▸ WRITTEN INSTRUCTION
Exactly repeat the full listing that follows.
begin GIVEN MATERIAL
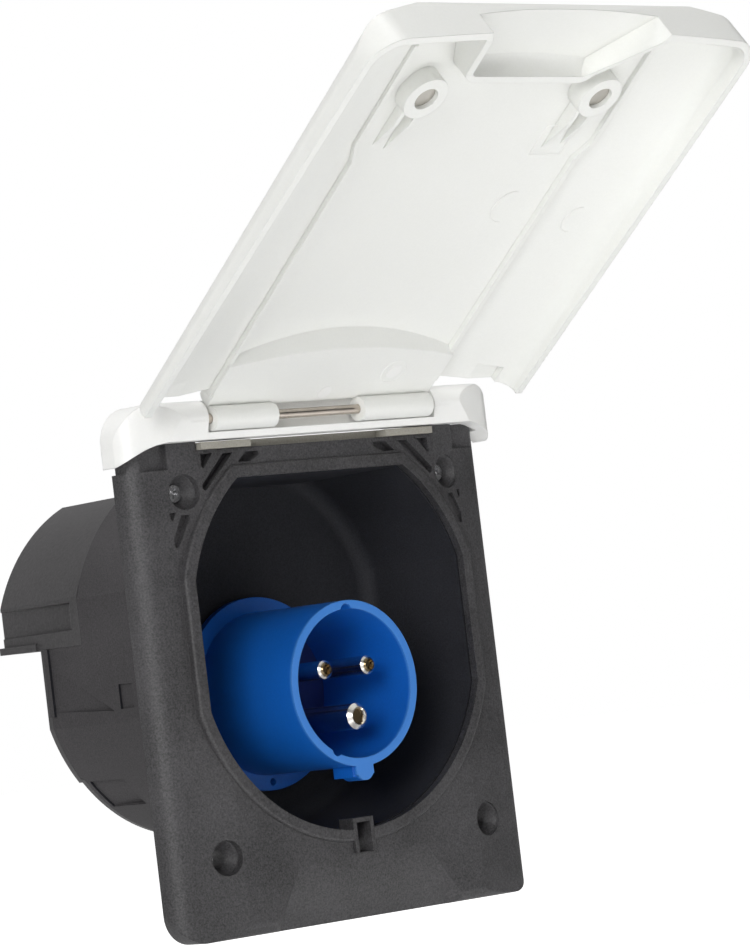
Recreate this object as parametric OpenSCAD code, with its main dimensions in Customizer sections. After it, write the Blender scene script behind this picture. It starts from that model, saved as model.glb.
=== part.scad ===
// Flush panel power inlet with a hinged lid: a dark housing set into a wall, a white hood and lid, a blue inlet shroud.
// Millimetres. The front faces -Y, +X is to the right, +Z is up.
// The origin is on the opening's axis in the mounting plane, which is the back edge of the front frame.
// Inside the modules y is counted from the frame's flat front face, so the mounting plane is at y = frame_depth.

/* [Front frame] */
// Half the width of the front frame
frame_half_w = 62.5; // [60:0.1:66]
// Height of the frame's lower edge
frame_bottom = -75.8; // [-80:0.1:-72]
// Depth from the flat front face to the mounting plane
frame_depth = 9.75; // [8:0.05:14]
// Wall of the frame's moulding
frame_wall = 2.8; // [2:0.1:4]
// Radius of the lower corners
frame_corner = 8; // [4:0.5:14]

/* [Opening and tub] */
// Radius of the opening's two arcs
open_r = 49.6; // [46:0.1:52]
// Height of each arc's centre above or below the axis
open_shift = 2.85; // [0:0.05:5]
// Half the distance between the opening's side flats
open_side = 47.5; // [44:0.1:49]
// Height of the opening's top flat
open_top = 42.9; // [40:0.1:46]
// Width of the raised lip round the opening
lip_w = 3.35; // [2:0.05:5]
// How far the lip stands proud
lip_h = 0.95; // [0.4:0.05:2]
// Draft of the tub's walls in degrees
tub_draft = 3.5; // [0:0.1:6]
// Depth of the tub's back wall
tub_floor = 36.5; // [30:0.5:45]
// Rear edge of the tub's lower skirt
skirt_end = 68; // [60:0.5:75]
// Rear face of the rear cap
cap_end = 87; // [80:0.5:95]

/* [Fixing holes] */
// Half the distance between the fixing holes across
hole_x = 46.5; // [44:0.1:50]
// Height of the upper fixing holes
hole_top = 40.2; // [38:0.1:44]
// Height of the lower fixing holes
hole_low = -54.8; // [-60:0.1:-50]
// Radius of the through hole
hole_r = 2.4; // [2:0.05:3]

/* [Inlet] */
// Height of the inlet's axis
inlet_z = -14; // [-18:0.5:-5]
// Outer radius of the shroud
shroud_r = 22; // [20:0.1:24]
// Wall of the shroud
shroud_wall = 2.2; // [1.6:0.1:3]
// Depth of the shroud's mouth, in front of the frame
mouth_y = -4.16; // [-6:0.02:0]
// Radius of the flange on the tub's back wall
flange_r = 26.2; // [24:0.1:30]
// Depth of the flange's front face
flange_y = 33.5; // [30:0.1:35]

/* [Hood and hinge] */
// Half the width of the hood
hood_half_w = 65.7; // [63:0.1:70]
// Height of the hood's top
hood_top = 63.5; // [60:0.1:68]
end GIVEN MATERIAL
▸ TASK ANSWER
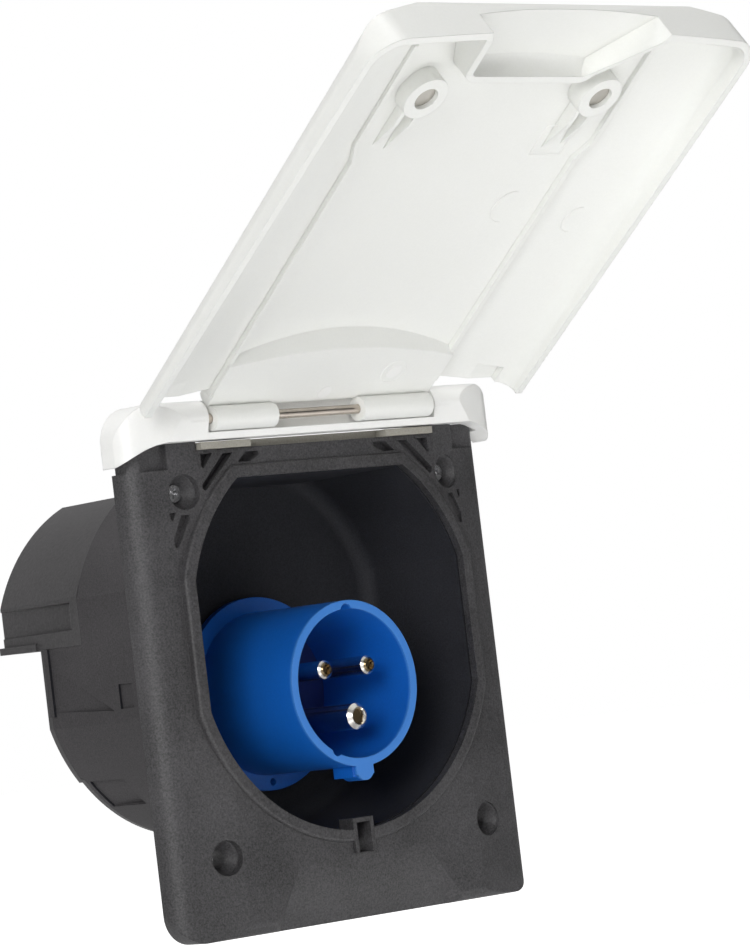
Recreate this object as parametric OpenSCAD code, with its main dimensions in Customizer sections. After it, write the Blender scene script behind this picture. It starts from that model, saved as model.glb.
=== part.scad ===
// Flush panel power inlet with a hinged lid: a dark housing set into a wall, a white hood and lid, a blue inlet shroud.
// Millimetres. The front faces -Y, +X is to the right, +Z is up.
// The origin is on the opening's axis in the mounting plane, which is the back edge of the front frame.
// Inside the modules y is counted from the frame's flat front face, so the mounting plane is at y = frame_depth.

/* [Front frame] */
// Half the width of the front frame
frame_half_w = 62.5; // [60:0.1:66]
// Height of the frame's lower edge
frame_bottom = -75.8; // [-80:0.1:-72]
// Depth from the flat front face to the mounting plane
frame_depth = 9.75; // [8:0.05:14]
// Wall of the frame's moulding
frame_wall = 2.8; // [2:0.1:4]
// Radius of the lower corners
frame_corner = 8; // [4:0.5:14]

/* [Opening and tub] */
// Radius of the opening's two arcs
open_r = 49.6; // [46:0.1:52]
// Height of each arc's centre above or below the axis
open_shift = 2.85; // [0:0.05:5]
// Half the distance between the opening's side flats
open_side = 47.5; // [44:0.1:49]
// Height of the opening's top flat
open_top = 42.9; // [40:0.1:46]
// Width of the raised lip round the opening
lip_w = 3.35; // [2:0.05:5]
// How far the lip stands proud
lip_h = 0.95; // [0.4:0.05:2]
// Draft of the tub's walls in degrees
tub_draft = 3.5; // [0:0.1:6]
// Depth of the tub's back wall
tub_floor = 36.5; // [30:0.5:45]
// Rear edge of the tub's lower skirt
skirt_end = 68; // [60:0.5:75]
// Rear face of the rear cap
cap_end = 87; // [80:0.5:95]

/* [Fixing holes] */
// Half the distance between the fixing holes across
hole_x = 46.5; // [44:0.1:50]
// Height of the upper fixing holes
hole_top = 40.2; // [38:0.1:44]
// Height of the lower fixing holes
hole_low = -54.8; // [-60:0.1:-50]
// Radius of the through hole
hole_r = 2.4; // [2:0.05:3]

/* [Inlet] */
// Height of the inlet's axis
inlet_z = -14; // [-18:0.5:-5]
// Outer radius of the shroud
shroud_r = 22; // [20:0.1:24]
// Wall of the shroud
shroud_wall = 2.2; // [1.6:0.1:3]
// Depth of the shroud's mouth, in front of the frame
mouth_y = -4.16; // [-6:0.02:0]
// Radius of the flange on the tub's back wall
flange_r = 26.2; // [24:0.1:30]
// Depth of the flange's front face
flange_y = 33.5; // [30:0.1:35]

/* [Hood and hinge] */
// Half the width of the hood
hood_half_w = 65.7; // [63:0.1:70]
// Height of the hood's top
hood_top = 63.5; // [60:0.1:68]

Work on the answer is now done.